Diabetes and Silent Liver Cirrhosis: The Hidden Crisis in India
- On the eve of World Liver Day 2026, a new Lancet study has revealed that one in twenty adults in India has undiagnosed probable cirrhosis, positioning advanced liver...
- The DiaFib-Liver Study, conducted between January and July 2024, screened over 9,202 adults with T2D across diverse regions of India to establish a national benchmark for liver health.
- These results have led researchers to identify liver disease as the "fourth major complication" of Type 2 Diabetes, joining the traditionally recognized complications of retinopathy (eye damage), nephropathy...
On the eve of World Liver Day 2026, a new Lancet study has revealed that one in twenty adults in India has undiagnosed probable cirrhosis, positioning advanced liver disease as a major hidden complication of Type 2 Diabetes (T2D).
The DiaFib-Liver Study, conducted between January and July 2024, screened over 9,202 adults with T2D across diverse regions of India to establish a national benchmark for liver health. According to the findings published in Lancet Regional Health Southeast Asia, 26% of adults with T2D in India suffer from clinically significant liver fibrosis, meaning one in four have advanced scarring of the liver. 14% have developed advanced fibrosis, while 5% — equivalent to one in twenty — meet the criteria for probable cirrhosis, often without showing any symptoms.
These results have led researchers to identify liver disease as the “fourth major complication” of Type 2 Diabetes, joining the traditionally recognized complications of retinopathy (eye damage), nephropathy (kidney disease), and neuropathy (nerve damage). The study’s principal researchers, Dr Ashish Kumar of Sir Ganga Ram Hospital and Dr Anoop Misra of Fortis C-DOC, emphasized that the focus should shift from merely detecting fatty liver to assessing fibrosis, as fat accumulation and scarring do not always correlate.
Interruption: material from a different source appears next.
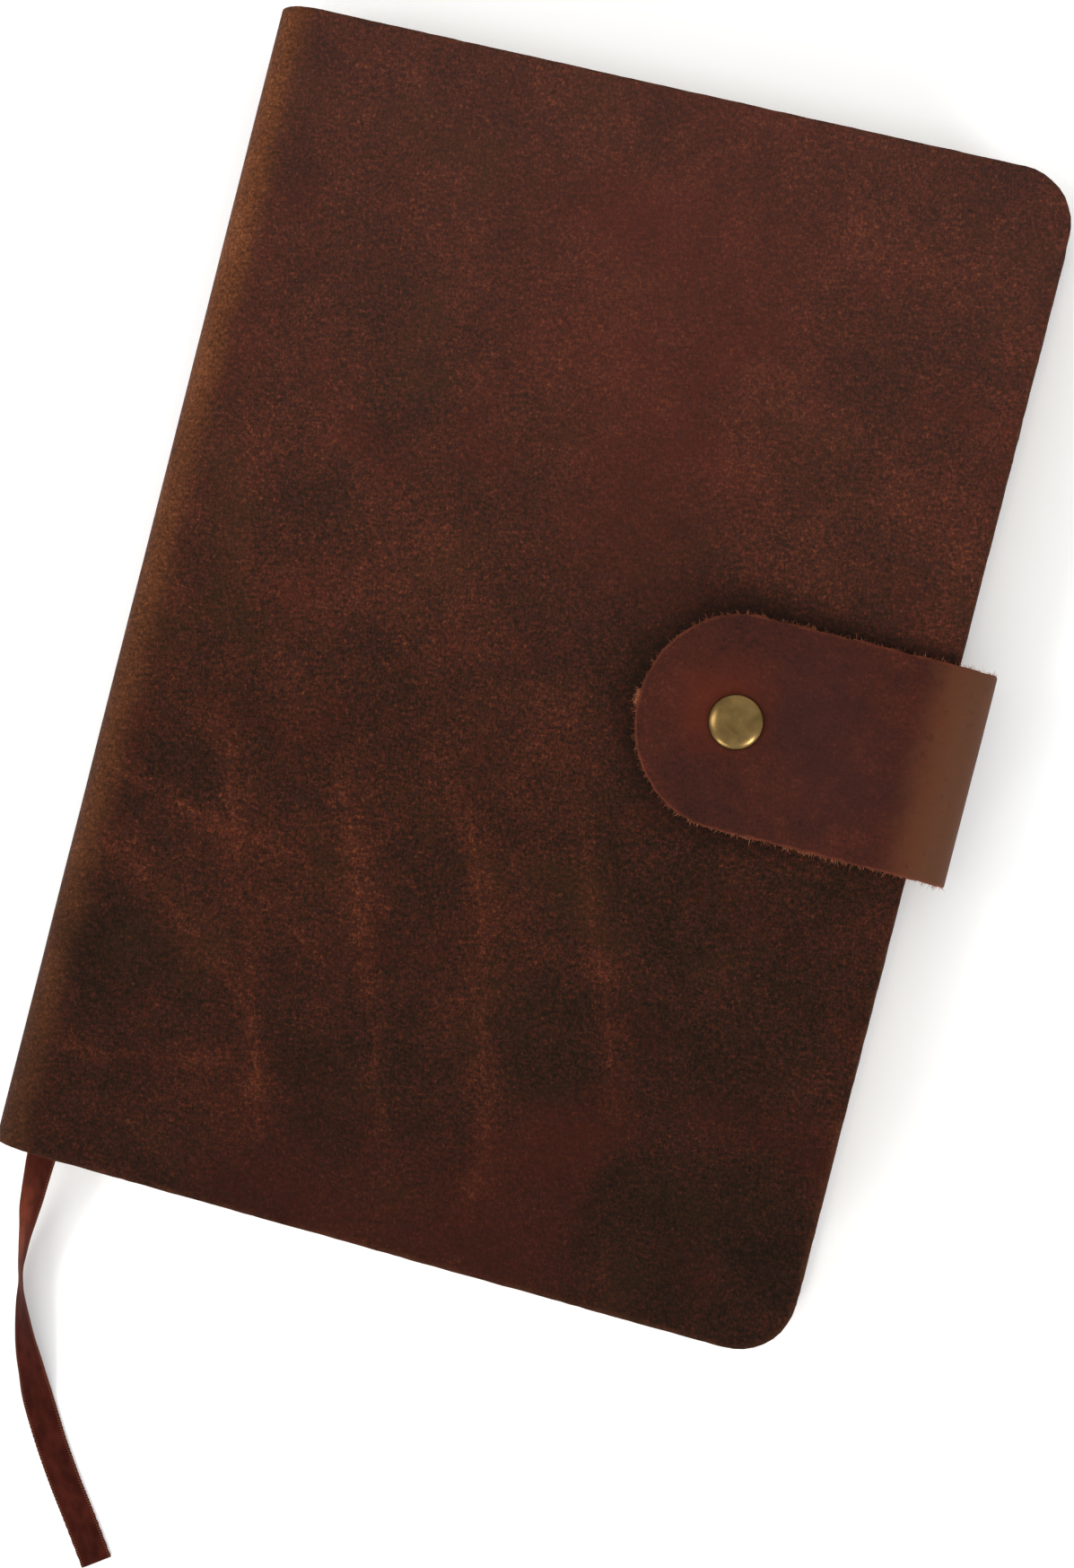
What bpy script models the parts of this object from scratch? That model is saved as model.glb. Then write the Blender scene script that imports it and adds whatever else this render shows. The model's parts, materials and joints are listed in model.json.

The study highlights a dangerous dissociation between liver fat and actual fibrosis. For years, metabolic dysfunction-associated steatotic liver disease (MASLD), formerly known as fatty liver disease, was considered the primary liver concern in diabetic patients. However, the DiaFib-Liver Study shows that significant fibrosis and cirrhosis can occur even in the absence of severe steatosis, making reliance on fat-based screening insufficient and potentially misleading.
World Liver Day is observed annually on April 19 to raise awareness about liver health and the importance of early detection. In 2026, the theme underscores the growing burden of silent liver disease in populations with diabetes, particularly in low- and middle-income countries where access to routine screening remains limited. The researchers urge healthcare systems to integrate liver fibrosis assessment into standard diabetes care, using non-invasive tools like elastography to detect scarring before symptoms appear.